И тут любопытное обстоятельство наблюдается. Когда признавались в том, что являются террористами, убийцами, шпионами, почти во всех случаях приговаривали к расстрелу. Когда же проявляли стойкость, в половине случаев следователь всё равно писал, что обличаемый свидетельскими показаниями обвиняемый признается виновным в том-то и том-то, за этим мог следовать расстрел, а могла быть, и в половине случаев, действительно, была, иная мера: 5-7 лет лишения свободы.
– То есть стойкость давала свое?
– Да, иногда даже такой результат. Поэтому бывали случаи, когда расстрелянных канонизовать не могли, а не расстрелянных, служивших в послевоенные годы, можно было канонизовать как исповедников.

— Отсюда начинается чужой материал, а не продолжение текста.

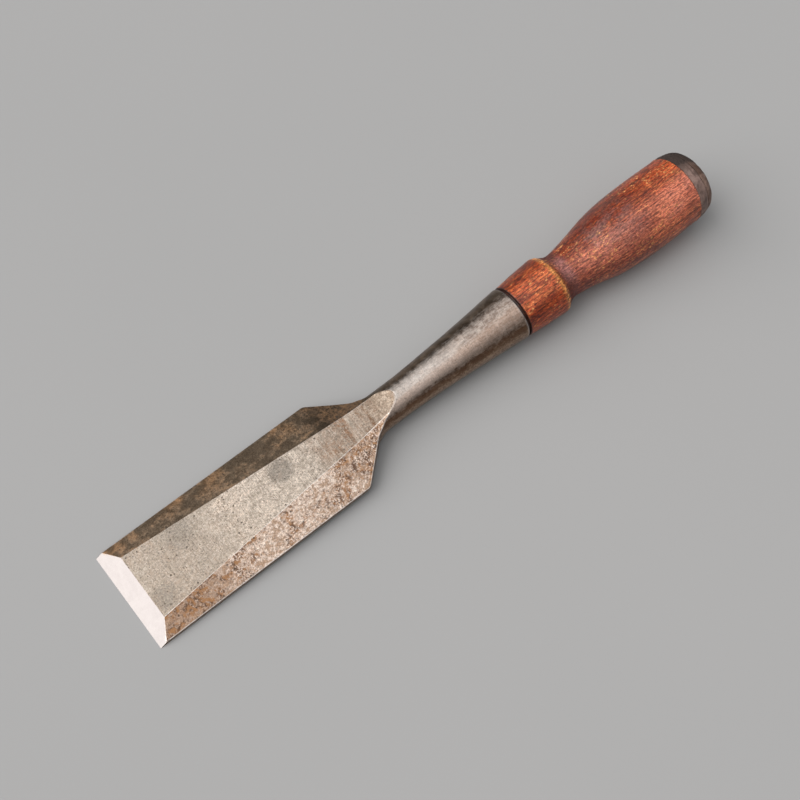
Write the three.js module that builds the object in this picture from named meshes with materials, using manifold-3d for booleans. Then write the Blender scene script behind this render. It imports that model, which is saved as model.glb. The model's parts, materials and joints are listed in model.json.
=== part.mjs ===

Они получили лагерный срок, но выжили.
– А чему может научить их наследие нас, современных священников?
– Научить оно нас может многому и даже всему. Людям старшего поколения, которые, хотя и не застали времена массовых репрессий, но которые хорошо помнят времена дискриминации Церкви, это говорит о многом. Но есть еще живые священнослужители, которые были репрессированы, хотя их уже очень мало осталось. Например, митрополит Таллинский Корнилий. Он, будучи священником, пережил арест, отсидел в лагере, а потом, спустя годы, стал епископом. А многие из нас застали тех, кто эти времена пережил и помнил. Кому-то, например, посчастливилось общаться с отцом Иоанном (Крестьянкиным), который сам прошёл 5 лет исправительно-трудовых лагерей.
А те люди, которые помнят только позднее советское время, для них это, наверное, такая же история, как и гонения на древних христиан. Но жития древних мучеников во все времена были поучительны для христиан.
Пример жизни и смерти древних и новых мучеников укрепляет стремление жить по-христиански, принимать евангельское учение во всей полноте и до конца, а не внешним образом. Это и создает то настроение, о котором говорили святые: «Помни смертный час и вовек не согрешишь». Если быть христианином, нужно быть им до конца, а это значит иметь готовность пострадать за Христа.
– Что вы можете пожелать учащимся Сретенской семинарии?
– В завершение разговора могу пожелать им читать жития мучеников, особенно новых мучеников, и учиться у них, ведь неизвестно, что там, впереди, но в любом случае каждый христианин должен знать, что, как и святые мученики, он призывается к свидетельству о Христе.